After I made my USB cable resistance tester I naturally wanted to measure some cables. I searched my apartment and ended up with a big jumble of 18 micro and mini USB cables of various lengths and origins. I didn't imagine I would find that many, but I guess today just about everything comes with one and I apparently never throw away anything. In fact some cables were in a very bad shape and already had insulation flaking off from old age.

I measured the resistance of each cable at 1 A using the voltage ratio method I described in my previous post. The following table lists the results. For a lot of cables I don't know their origin and they must have came bundled with various devices. I've listed the brand if it was printed on or if I knew for certain which device the cable came with. I'm afraid this comparison isn't very useful as a guide which cable brand to buy, but it does give an interesting statistic of what kind of cables can be found out there in the wild.

N Brand Color Type Length [cm] R [mΩ]
1 Wacom Black A / micro B 28 199
2 CellularLine Gray A / micro B 207 212
3 White A / micro B 105 224
4 White A / micro B 51 294
5 Wacom Black A / micro B 98 334
6 Samsung Black A / micro B 82 408
7 Nokia Black / gray A / micro B 115 490
8 CubeSensors White A / micro B 103 522
9 Black A / micro B 103 569
10 HTC Black A / micro B 128 597
11 Google Black A / micro B 153 613
12 Amazon White A / micro B 182 739
13 Silver A / mini B 30 177
14 Black A / mini B 146 323
15 Black A / mini B 125 396
16 Silver A / mini B 56 412
17 Canon White A / mini B 125 435
18 Silver A / mini B 180 804

Unsurprisingly, two short 30 cm cables came out as best in terms of resistance, measuring below 200 mΩ. A bit more unexpected was finding out that the 2 m CellularLine isn't far behind. This is a fancy and laughably overpriced cable I bought in a physical store not so long ago, the only one on this list that I'm sure didn't come bundled with any device. It appears in this case the price was at least somewhat justified.

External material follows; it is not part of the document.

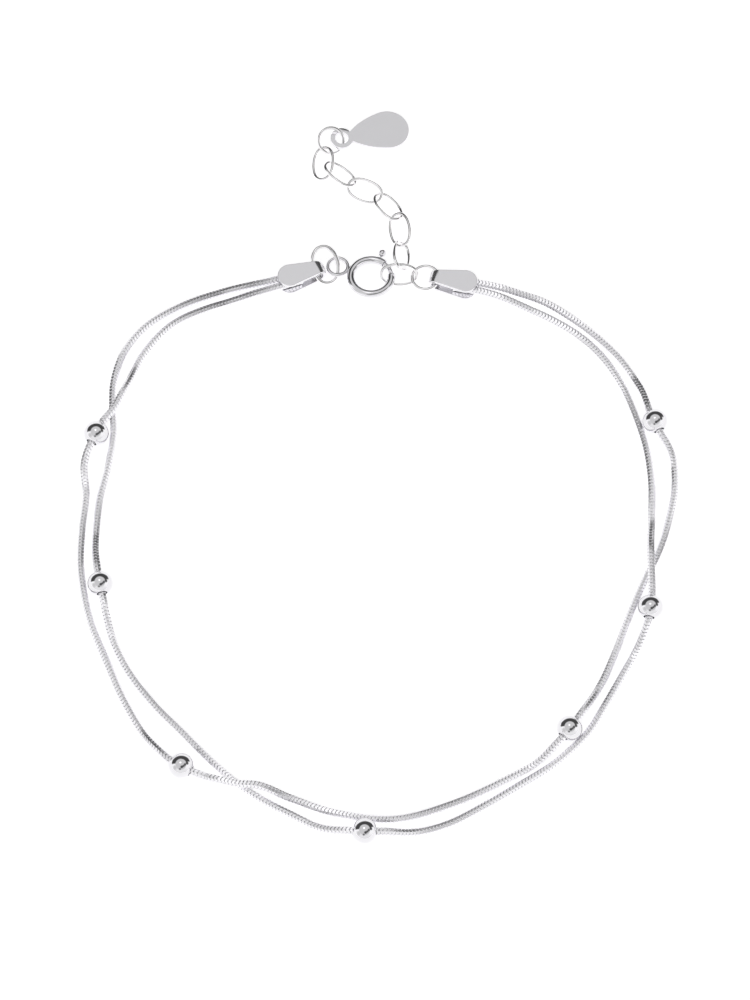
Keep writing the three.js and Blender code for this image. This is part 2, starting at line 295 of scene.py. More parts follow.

I was also a bit surprised that some cables that came bundled with devices measured pretty high. The white Amazon was for charging a Kindle 3 and it had the highest resistance among the micro B cables I tested. On the other hand, it was also in pretty bad shape, so it might be that it was damaged somehow. Cables bundled with an HTC phone and Google Chromecast also measured more than 500 mΩ.

Other measurements I could find on the web seem to roughly agree with mine. martinm lists measured values between 289 and 1429 mΩ. Balaur on EEVblog forum measured between 276 and 947 mΩ on his cables. The only report that was really off was this forum post by d_t_a where most of the cables listed are lower than 200 mΩ.

Another thing I was interested in was how repeatable these measurements were. I mentioned several times in my previous posts that contact resistance can play a big role. Since each time you plug in a cable the contacts sit differently and have a slightly different resistance, contact resistance behaves like a random variable in the measurement results. When I was doing the measurements above this was quite obvious. Minimal movements of the cable caused the voltage displayed on the voltmeter to dance around.

I repeated the measurement of cable 16 from the table above 10 times. Before each repetition I unplugged and re-plugged both ends of the cable. Above you can see the histogram of those measurements. The results only vary for approximately ±1%, which is much less than I thought they would. This is about the same as the expected error of the measurement itself due to the accuracy of the reference resistor. Of course, this was all done over a short period of time. I'm guessing the resistance would change more over longer periods of time and more cycles as contacts deteriorate or gather dirt.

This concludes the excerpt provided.